In the Basque parliament, the PNV and EA need the support of EH to rule and for legislation to pass. We agreed to support them to build a new Euskadi, not just further autonomy. All our support is in that direction.

We also campaign from outside the parliament. We are conscious that contradictions develop between us on the left and PNV on the right. We do not support the PNV's political line but the democratic process it has undertaken.

There are certain areas of confrontation as we are trying to implement a left program. For example, last year there was a general strike for a 35-hour week. The PNV and EA did not support that demand, but we supported the strike and our parliamentarians actively campaigned for it.

The common work is important. There are increased attacks from Spain, despite ETA's truce. There are still many arrests and ETA militants killed. There is no peace process, as this requires movement from both sides. There is no movement from Spain.

Spain is trying to break the process of cooperation between HB/EH and the PNV, who have been collaborators with Spain for decades, but are now working with HB/EH.

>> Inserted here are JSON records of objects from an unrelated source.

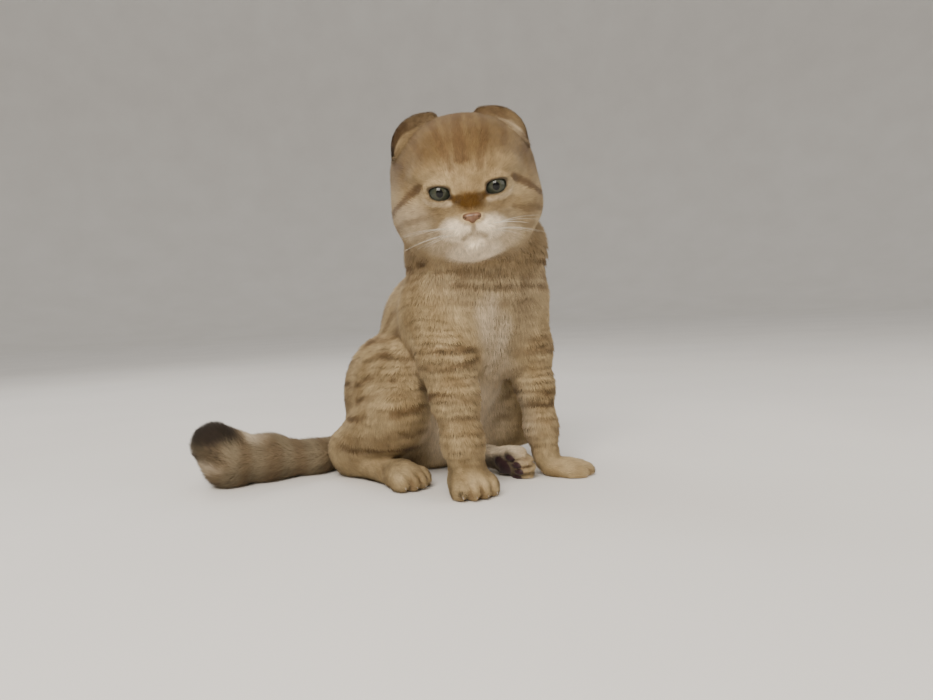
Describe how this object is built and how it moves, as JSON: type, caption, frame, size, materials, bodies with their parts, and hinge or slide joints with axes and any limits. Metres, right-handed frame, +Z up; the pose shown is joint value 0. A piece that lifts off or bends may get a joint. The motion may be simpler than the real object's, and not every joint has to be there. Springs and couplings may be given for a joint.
{
  "type": "scottish fold cat",
  "caption": "Life-size still model of a sitting Scottish fold cat with folded ears, a golden striped coat, its head turned and its tail laid to one side.",
  "frame": {"origin": "middle of the model's outline on the floor, under the cat", "axes": "+Z up; the chest faces -Y and the cat's left side is +X"},
  "size_m": [0.322, 0.2838, 0.3279],
  "materials": {
    "coat": "short dense golden fur, striped brown, cream on muzzle and chest",
    "coat_dark": "short dense dark brown fur",
    "eye": "wet gloss",
    "nose_leather": "fine pebbled, slightly moist",
    "claw": "smooth horn"
  },
  "bodies": {
    "root": {"head": "coat", "neck": "coat", "trunk": "coat", "front_leg_right": "coat", "front_leg_left": "coat", "front_paw_right": "coat", "front_paw_left": "coat", "hind_leg_right": "coat", "hind_leg_left": "coat", "hind_foot_right": "coat", "hind_foot_left": "coat", "hind_paw_right": "coat", "hind_paw_left": "coat", "ear_right": "coat_dark", "ear_left": "coat_dark", "tail_base": "coat_dark", "tail_middle": "coat_dark", "tail_tip": "coat_dark", "eye_right": "eye", "eye_left": "eye", "nose": "nose_leather", "front_claw_right_1": "claw", "front_claw_right_2": "claw", "front_claw_right_3": "claw", "front_claw_right_4": "claw", "front_claw_left_1": "claw", "front_claw_left_2": "claw", "front_claw_left_3": "claw", "front_claw_left_4": "claw", "hind_claw_right_1": "claw", "hind_claw_right_2": "claw", "hind_claw_right_3": "claw", "hind_claw_right_4": "claw", "hind_claw_left_1": "claw", "hind_claw_left_2": "claw", "hind_claw_left_3": "claw", "hind_claw_left_4": "claw"}
  },
  "joints": []
}
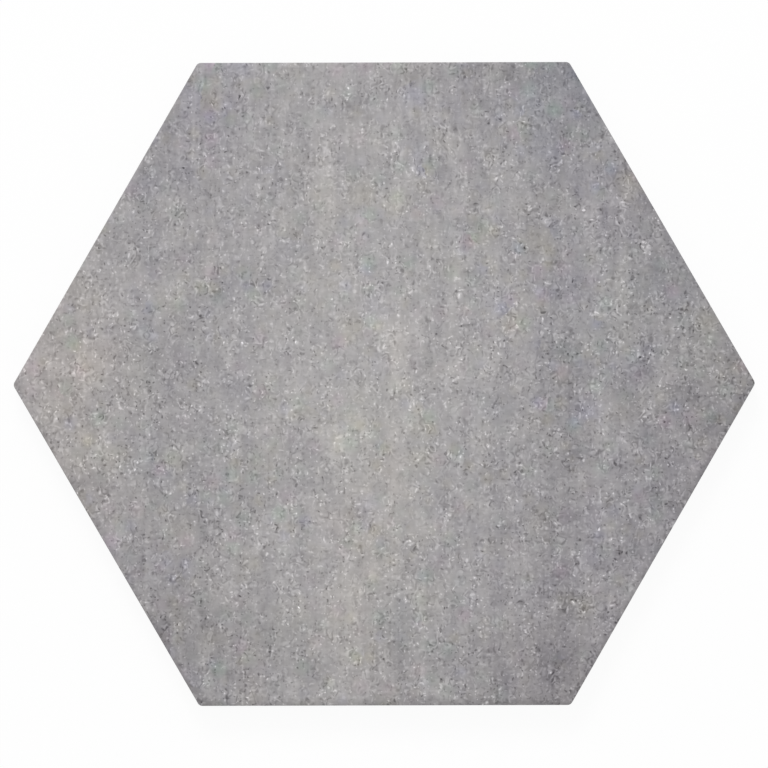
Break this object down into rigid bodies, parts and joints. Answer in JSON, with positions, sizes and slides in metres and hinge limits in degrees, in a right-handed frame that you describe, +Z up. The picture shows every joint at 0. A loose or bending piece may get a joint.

Question: HB describes itself as socialist. Could you explain how you see the interrelationship between socialism and nationalism?

The left nationalist movement has always had two aims: independence and socialism. At the moment we are working more deeply on the nationalist line as we are trying to work together with other forces to create a legal framework where Euskadi can be created in the future.

HB is not forgetting about socialism. We are making a step in that direction too, with things like the general strike for the 35-hour week. Campaigns like that are crucial steps to achieve a more just society. To build socialism we need to build solidarity with other workers, and these struggles can be waged immediately.

It is a wrong strategy to think that the Basque country has to first achieve independence before it can implement a socialist society. We believe we have to start the struggle now. Otherwise, the struggle for independence would be seen as one step, and the struggle for socialism another. They have to be parallel struggles all the time.